Writer William Jenkins

Here’s something about those older stores— research was done to find what kind of lighting, what width of aisles, the amount of spacing between racks & displays and the amount of time spent waiting in line & being rung up were most comfortable for shoppers. It was all researched to be a pleasant shopping experience for customers.

Starting in the 1980s, that changed. Instead of research being done to make customers happy, research started being directed towards bottom line money making. Aisles became narrower, display shelves appeared that were 6.5 ft high, lighting was cut in half, inventory cash registers appeared (this was before computer cash registers & they took a long time to print), cashier stations were left empty. People had to wander around department stores to find an open register when there had been 5 - 6 manned cash registers per floor in mall department stores in the 60s, 70s & early 80s. Supermarkets & discount stores like TSS used to have all of their registers manned. None were shut down during business hours.

There was a Walmart a few towns over that opened in an old Caldor. Wide aisles, bright lighting, plenty of room between displays, lots of good stuff in the discount aisle like summer discounts going into early autumn (half priced miracle Gro, half priced pool noodles). Walmart talked the town into letting them shut that store & build a “Super” Walmart a …mile and a half away, across from an outlet mall being built.

That Walmart is torturous to shop in. And the discount aisle is filled with crap. The miracle Gro & pool noodles get loaded onto a truck & taken back to a warehouse to be sold at twice the original price online. I’m not kidding. I bought Halloween lights in their store & a light set got damaged. The day after Halloween they were gone from the store (Christmas displays had taken the place), so I went to Walmart.com to buy the same ones for next years display & they were 3x the price I’d paid...plus delivery.

There’s a certain cat treat I buy for $1.89 online at Target...it’s $4.98 at Walmart.com. Walmart obviously wants you in their stores, angry, unable to navigate the aisles properly, forcing you to spend more time in their store, and making you stand in the two manned checkout lines or the self serve line that is snaking around the entire interior of the store.

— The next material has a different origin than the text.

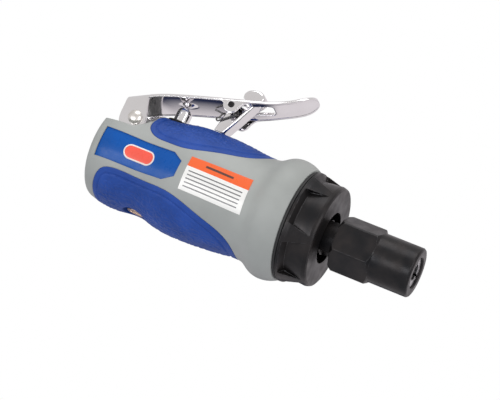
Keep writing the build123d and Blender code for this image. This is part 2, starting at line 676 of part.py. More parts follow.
def inlet_screen():
    """Perforated disc at the bottom of the inlet thread."""
    x0 = INLET_FACE_X + INLET_DEPTH
    disc = tube(x0, x0 + SCREEN_THICK, SCREEN_R - 0.03, 0, INLET_Z)
    for radius, count in ((0.0, 1), (1.6, 6), (3.2, 12)):
        for angle in circle_of(count):
            turn = radians(angle)
            hole = Pos(0, radius * cos(turn), radius * sin(turn)) * tube(x0 - 1, x0 + 2, 0.5)
            disc -= Pos(0, 0, INLET_Z) * hole
    return disc


def exhaust_deflector():
    """Slotted cover over the exhaust silencer."""
    plate = exhaust_sector(REAR_X, REAR_X + 2.0)
    for angle in range(-150, -29, 15):
        slot = box(REAR_X - 1, REAR_X + 3, 12.5, 15.0, -0.6, 0.6)
        plate -= Rot(angle, 0, 0) * slot
    return plate


def silencer_felt():
    return exhaust_sector(REAR_X + 2.0, -125.0, 0.15)


# ---- build and write -------------------------------------------------------------------------
front_outer, front_inner, front_balls = bearing_parts(FRONT_BEARING, FRONT_BEARING_X)
rear_outer, rear_inner, rear_balls = bearing_parts(REAR_BEARING, REAR_BEARING_X)

PARTS = {
    "body_housing": body_housing(),
    "upper_grip_pad": upper_grip_pad(),
    "lower_grip_pad": lower_grip_pad(),
    "name_plate_right": name_plate(-1),
    "name_plate_left": name_plate(1),
    "side_label": side_label(),
    "front_seal": front_seal(),
    "clamp_nut": clamp_nut(),
    "motor_liner": motor_liner(),
    "front_end_plate": front_end_plate(),
    "front_bearing_outer_race": front_outer,
    "front_bearing_inner_race": front_inner,
    "front_bearing_balls": front_balls,
    "spindle_spacer": spindle_spacer(),
    "motor_cylinder": motor_cylinder(),
    "cylinder_pin": cylinder_pin(),
    "rotor": rotor(),
    "rotor_vanes": rotor_vanes(),
    "rear_end_plate": rear_end_plate(),
    "rear_bearing_outer_race": rear_outer,
    "rear_bearing_inner_race": rear_inner,
    "rear_bearing_balls": rear_balls,
    "wave_washer": wave_washer(),
    "rear_gasket": rear_gasket(),
    "collet": collet(),
    "collet_nut": collet_nut(),
    "collet_body": collet_body(),
    "throttle_lever": throttle_lever(),
    "lever_pin": lever_pin(),
    "safety_catch": safety_catch(),
    "catch_pin": catch_pin(),
    "catch_spring": catch_spring(),
    "valve_stem": valve_stem(),
    "valve_poppet": valve_poppet(),
    "valve_bushing": valve_bushing(),
    "stem_seal": stem_seal(),
    "valve_spring": valve_spring(),
    "regulator_screw": regulator_screw(),
    "regulator_seal": regulator_seal(),
    "regulator_retaining_ring": regulator_retaining_ring(),
    "air_inlet_bushing": air_inlet_bushing(),
    "inlet_seal": inlet_seal(),
    "inlet_screen": inlet_screen(),
    "exhaust_deflector": exhaust_deflector(),
    "silencer_felt": silencer_felt(),
}

for node, shape in PARTS.items():
    export_step(shape, f"parts/{node}.step")
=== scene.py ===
import bmesh
import bpy
import json
import math
from mathutils import Matrix, Vector, noise
from mathutils.bvhtree import BVHTree
from mathutils.kdtree import KDTree


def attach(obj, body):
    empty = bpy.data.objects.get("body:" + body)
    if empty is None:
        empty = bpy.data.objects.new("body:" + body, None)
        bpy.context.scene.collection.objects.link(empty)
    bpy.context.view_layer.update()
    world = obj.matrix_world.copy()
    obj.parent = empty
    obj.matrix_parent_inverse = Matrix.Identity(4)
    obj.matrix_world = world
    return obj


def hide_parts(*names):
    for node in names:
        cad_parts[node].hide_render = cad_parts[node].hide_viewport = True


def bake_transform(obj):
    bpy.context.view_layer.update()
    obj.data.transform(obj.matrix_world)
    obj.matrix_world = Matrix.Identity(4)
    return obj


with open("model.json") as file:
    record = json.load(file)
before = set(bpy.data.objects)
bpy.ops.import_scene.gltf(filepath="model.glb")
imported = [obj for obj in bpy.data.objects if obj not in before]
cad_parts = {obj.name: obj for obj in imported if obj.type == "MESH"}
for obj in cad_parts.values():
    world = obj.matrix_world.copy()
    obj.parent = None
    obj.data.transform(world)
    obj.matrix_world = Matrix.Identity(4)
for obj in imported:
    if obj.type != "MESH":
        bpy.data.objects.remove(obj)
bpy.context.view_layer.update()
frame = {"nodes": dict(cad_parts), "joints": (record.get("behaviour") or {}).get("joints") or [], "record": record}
MM = 0.001


def joint_place(name):
    """Side-view place (x, z) of a joint's axis, in millimetres."""
    x, _, z = next(joint["pos_m"] for joint in frame["joints"] if joint["name"] == name)
    return round(x / MM, 3), round(z / MM, 3)


# ---- camera, light and floor, in metres, degrees and watts; the lens in millimetres ----------
CAMERA_TURN = 18.0
CAMERA_DROP = 12.0
CAMERA_ROLL = 21.8
CAMERA_DISTANCE = 0.650
CAMERA_LENS = 121.7
AIM = Vector((-0.060, 0.0, 0.0))
AIM_RIGHT = -0.0086
AIM_UP = 0.0060
FLOOR_Z = -0.215
FLOOR_HALF = 3.0
FLOOR_COLOUR = (0.80, 0.80, 0.80)
KEY = {"place": (-0.20, -0.30, 0.60), "size": (0.40, 0.40), "power": 1.1}
STRIP = {"place": (0.40, -0.50, 0.05), "size": (0.12, 0.60), "power": 1.2}
LOW_FILL = {"place": (-0.30, -0.50, -0.18), "size": (0.50, 0.20), "power": 1.3}
LIGHT_AIM = Vector((-0.07, 0, 0.01))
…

They don’t want you shopping from the comfort of your home.

The McCrory’s in the original 1970s local shopping mall had a shortcut where you could cut through and come out on front of Macy’s instead of having to walk through the entire mall. Other shops in the mall complained they would pull their businesses out of the mall unless McCrory’s closed off the short cut. McCrory’s did - and went out of business shortly after that. McCrorys was a large store, sq ft wise. The reason people went in there was to cut through to Macy’s — but they’d see curtains or bed sheets on sale with a sign pointing to “pajama sale this way —>“ and end up buying stuff there. Once mall goers couldn’t get to Macy’s, nobody went in there anymore.